## [Objective]
Which lines below hold the word "from"? Copy all of them.

## [Supplied data]
----

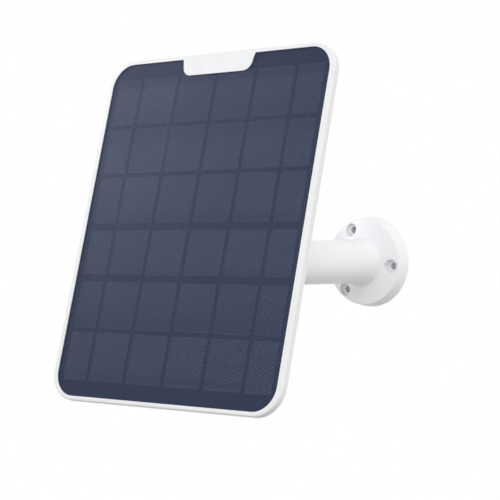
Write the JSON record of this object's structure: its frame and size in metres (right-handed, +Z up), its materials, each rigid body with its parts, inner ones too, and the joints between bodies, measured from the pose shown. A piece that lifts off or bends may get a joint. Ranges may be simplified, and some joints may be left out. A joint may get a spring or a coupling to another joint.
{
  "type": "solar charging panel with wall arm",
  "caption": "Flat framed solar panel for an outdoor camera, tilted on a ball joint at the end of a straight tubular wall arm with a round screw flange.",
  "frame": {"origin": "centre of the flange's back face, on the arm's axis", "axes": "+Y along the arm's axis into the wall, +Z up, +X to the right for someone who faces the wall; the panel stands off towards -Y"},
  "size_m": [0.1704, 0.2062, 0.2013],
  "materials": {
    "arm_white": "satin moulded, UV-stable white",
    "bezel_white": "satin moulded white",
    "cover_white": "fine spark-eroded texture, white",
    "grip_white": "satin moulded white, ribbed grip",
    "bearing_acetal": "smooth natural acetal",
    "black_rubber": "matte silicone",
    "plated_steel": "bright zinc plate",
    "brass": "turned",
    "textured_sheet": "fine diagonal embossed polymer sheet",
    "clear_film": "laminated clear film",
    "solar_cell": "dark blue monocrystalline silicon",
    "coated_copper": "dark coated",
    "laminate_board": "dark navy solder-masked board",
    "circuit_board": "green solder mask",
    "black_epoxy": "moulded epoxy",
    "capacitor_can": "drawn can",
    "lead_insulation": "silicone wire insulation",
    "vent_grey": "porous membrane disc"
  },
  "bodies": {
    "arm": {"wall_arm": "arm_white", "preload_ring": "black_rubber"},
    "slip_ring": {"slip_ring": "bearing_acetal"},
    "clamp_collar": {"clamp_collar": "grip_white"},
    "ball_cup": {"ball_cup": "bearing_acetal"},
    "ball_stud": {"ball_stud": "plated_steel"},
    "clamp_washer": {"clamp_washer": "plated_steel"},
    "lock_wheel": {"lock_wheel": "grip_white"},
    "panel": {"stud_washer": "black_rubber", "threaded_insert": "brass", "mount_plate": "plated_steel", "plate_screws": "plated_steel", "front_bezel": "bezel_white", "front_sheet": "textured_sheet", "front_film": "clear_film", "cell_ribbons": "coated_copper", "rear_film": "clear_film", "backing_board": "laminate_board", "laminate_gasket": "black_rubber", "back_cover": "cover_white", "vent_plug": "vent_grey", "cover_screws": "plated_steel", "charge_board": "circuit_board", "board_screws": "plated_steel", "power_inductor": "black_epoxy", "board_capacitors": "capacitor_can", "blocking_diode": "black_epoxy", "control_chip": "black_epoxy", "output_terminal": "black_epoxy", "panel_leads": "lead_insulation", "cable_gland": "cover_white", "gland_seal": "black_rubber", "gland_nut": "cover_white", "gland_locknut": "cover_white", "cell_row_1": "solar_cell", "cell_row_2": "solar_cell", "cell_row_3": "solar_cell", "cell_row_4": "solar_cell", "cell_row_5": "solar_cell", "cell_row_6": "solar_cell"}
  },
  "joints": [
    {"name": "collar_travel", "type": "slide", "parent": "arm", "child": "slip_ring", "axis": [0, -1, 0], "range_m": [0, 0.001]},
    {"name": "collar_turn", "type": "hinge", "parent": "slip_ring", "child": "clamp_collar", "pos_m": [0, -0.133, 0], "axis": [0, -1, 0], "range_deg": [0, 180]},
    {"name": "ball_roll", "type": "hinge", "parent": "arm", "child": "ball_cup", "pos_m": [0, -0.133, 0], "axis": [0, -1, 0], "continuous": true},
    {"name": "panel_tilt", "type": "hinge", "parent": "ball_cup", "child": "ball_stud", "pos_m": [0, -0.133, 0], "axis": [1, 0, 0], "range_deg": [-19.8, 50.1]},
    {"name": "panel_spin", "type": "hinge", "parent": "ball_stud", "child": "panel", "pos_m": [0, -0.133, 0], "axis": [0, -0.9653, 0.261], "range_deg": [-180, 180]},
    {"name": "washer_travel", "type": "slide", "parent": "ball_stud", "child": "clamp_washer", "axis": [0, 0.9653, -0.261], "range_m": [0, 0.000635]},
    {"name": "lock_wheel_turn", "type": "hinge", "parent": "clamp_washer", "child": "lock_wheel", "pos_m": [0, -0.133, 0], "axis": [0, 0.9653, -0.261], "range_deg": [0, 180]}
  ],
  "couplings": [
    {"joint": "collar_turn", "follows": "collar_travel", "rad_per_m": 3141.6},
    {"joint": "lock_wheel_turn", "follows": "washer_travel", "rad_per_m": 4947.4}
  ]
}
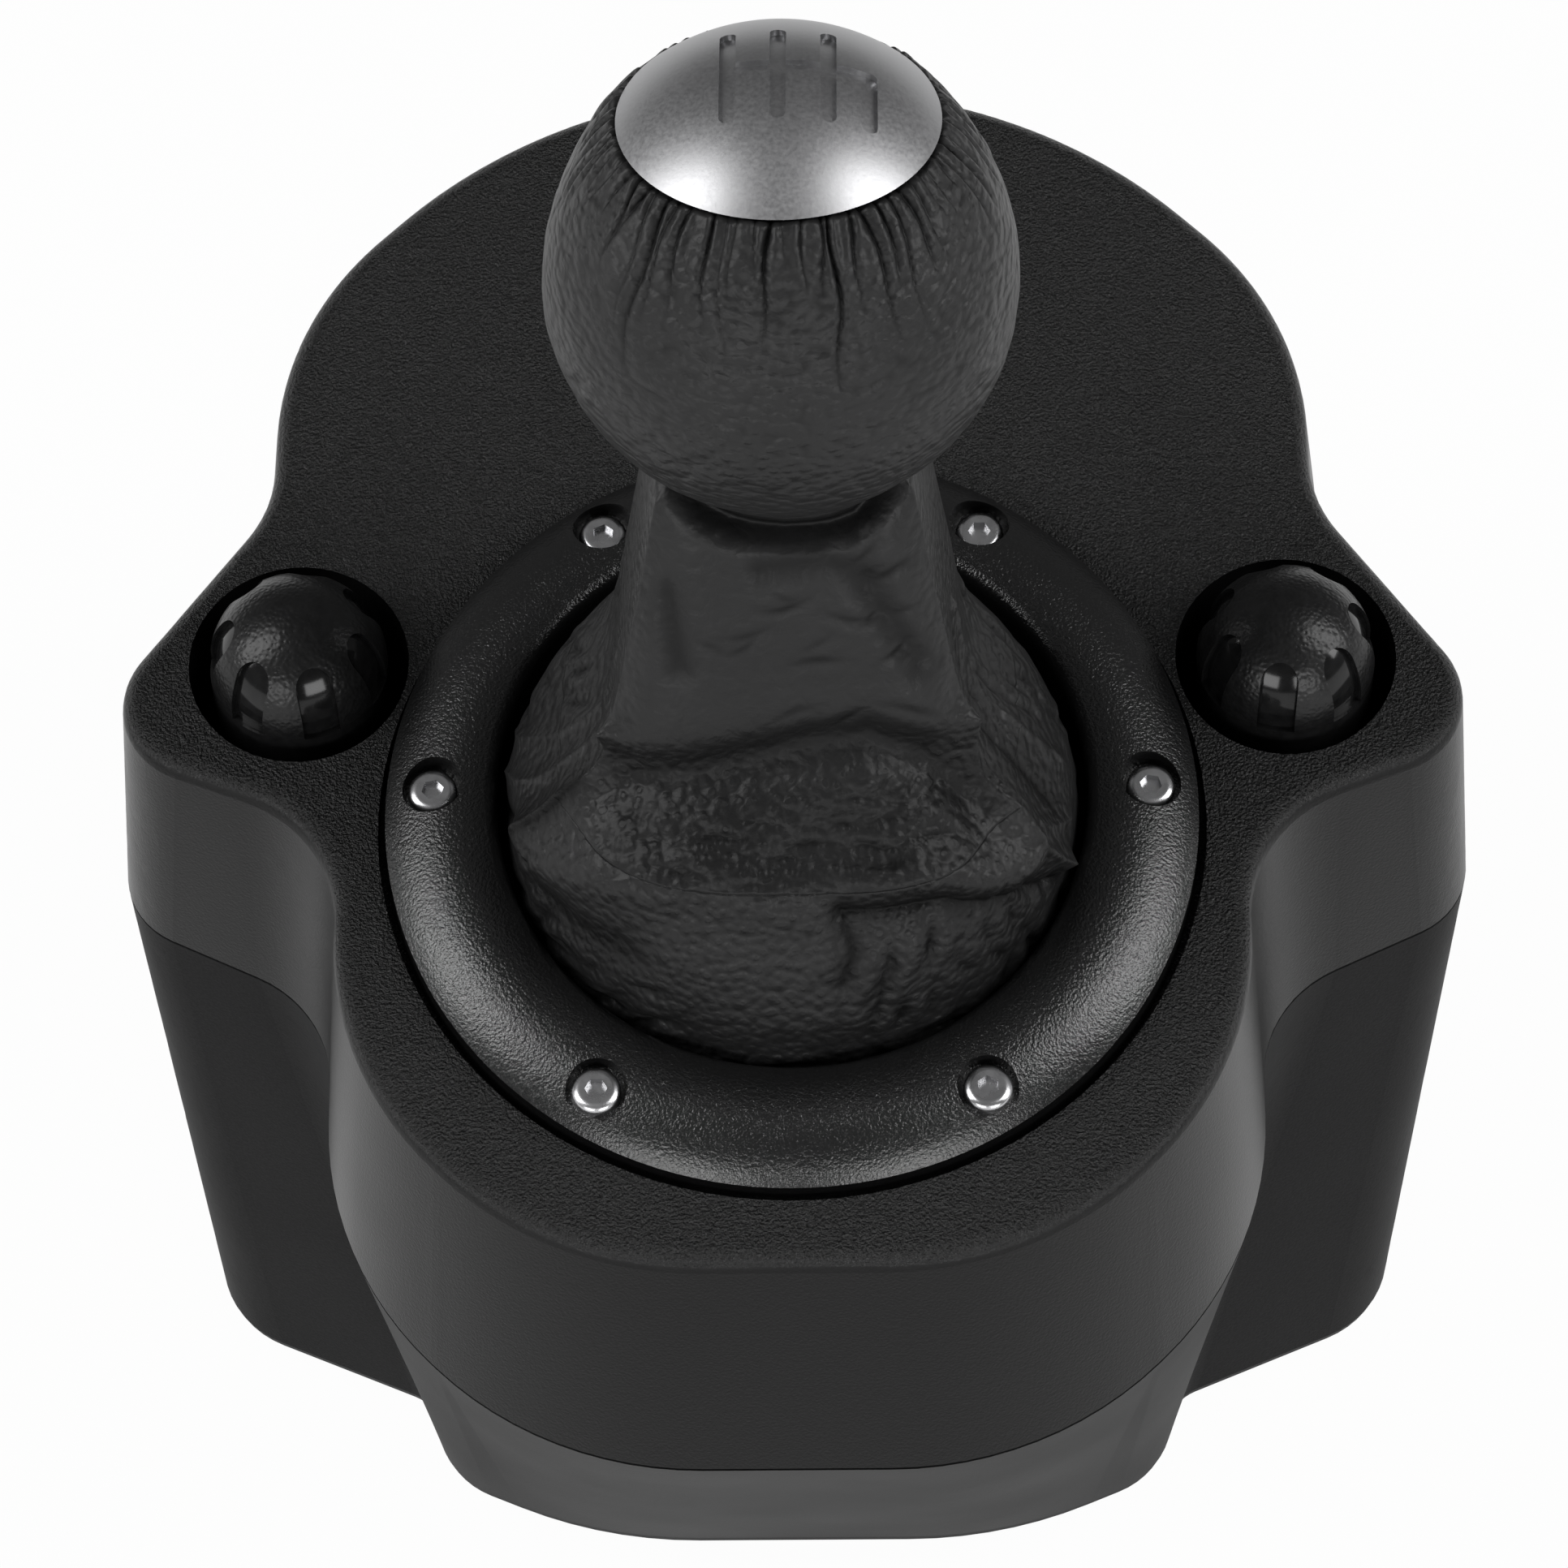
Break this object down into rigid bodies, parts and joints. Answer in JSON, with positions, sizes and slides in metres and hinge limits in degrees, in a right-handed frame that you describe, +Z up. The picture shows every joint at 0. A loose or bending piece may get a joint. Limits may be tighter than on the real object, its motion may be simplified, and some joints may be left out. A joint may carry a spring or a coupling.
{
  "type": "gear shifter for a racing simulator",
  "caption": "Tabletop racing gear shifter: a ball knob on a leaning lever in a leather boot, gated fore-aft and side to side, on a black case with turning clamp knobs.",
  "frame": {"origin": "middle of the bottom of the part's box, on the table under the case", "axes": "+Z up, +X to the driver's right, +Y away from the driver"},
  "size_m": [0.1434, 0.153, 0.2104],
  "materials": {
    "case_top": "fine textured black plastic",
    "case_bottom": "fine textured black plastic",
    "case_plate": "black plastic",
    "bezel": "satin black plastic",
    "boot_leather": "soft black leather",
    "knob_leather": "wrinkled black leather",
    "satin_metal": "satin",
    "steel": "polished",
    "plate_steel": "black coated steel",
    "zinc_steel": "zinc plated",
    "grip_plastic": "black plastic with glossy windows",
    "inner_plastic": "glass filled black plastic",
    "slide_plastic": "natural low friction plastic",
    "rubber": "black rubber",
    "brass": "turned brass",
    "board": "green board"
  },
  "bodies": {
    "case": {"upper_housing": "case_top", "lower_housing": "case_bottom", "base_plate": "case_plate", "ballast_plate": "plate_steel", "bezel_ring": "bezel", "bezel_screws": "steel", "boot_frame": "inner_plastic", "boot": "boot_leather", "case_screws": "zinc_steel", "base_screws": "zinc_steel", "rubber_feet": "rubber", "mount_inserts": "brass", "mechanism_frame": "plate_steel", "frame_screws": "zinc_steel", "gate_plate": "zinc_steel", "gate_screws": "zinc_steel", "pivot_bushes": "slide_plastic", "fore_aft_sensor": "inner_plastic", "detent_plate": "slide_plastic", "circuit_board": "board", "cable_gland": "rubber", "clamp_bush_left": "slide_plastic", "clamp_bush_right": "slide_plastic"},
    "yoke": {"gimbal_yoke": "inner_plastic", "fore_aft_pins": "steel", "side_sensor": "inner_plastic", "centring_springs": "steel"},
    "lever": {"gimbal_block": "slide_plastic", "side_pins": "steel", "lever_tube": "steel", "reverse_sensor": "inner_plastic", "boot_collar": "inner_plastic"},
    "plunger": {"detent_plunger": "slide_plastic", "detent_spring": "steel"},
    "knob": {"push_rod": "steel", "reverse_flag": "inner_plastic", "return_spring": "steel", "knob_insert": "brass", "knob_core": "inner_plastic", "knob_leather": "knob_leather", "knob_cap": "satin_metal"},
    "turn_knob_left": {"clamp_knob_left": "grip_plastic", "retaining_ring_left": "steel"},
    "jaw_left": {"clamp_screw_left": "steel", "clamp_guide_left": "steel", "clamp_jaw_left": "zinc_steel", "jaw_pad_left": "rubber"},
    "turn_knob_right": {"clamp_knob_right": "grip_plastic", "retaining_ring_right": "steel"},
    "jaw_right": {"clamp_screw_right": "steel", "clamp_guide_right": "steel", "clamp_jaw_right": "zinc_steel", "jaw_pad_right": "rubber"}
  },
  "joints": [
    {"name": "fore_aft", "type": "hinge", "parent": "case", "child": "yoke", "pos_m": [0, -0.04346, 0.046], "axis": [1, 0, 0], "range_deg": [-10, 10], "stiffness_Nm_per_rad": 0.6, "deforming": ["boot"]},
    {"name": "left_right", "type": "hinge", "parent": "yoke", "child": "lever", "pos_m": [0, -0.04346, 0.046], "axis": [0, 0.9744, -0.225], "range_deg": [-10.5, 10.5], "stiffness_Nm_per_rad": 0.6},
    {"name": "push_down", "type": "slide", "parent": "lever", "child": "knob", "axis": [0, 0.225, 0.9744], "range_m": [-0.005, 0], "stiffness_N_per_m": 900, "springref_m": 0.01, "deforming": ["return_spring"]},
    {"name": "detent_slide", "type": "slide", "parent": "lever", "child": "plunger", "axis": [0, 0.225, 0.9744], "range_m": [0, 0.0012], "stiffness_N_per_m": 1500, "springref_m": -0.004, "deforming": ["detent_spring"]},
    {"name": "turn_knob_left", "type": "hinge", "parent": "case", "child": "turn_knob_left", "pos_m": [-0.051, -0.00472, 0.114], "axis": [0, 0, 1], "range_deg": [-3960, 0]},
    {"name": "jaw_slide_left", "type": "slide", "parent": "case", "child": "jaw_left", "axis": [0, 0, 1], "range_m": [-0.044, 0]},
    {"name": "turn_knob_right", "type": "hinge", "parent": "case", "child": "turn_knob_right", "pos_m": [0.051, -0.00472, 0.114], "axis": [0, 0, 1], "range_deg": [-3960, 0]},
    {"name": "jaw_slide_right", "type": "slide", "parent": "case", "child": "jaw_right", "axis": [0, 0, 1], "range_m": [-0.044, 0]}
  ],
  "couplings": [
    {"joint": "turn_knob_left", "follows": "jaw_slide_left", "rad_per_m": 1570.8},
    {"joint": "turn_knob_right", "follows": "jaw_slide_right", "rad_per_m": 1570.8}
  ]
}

----

## [Written answer]
Write the JSON record of this object's structure: its frame and size in metres (right-handed, +Z up), its materials, each rigid body with its parts, inner ones too, and the joints between bodies, measured from the pose shown. A piece that lifts off or bends may get a joint. Ranges may be simplified, and some joints may be left out. A joint may get a spring or a coupling to another joint.
  "frame": {"origin": "middle of the bottom of the part's box, on the table under the case", "axes": "+Z up, +X to the driver's right, +Y away from the driver"},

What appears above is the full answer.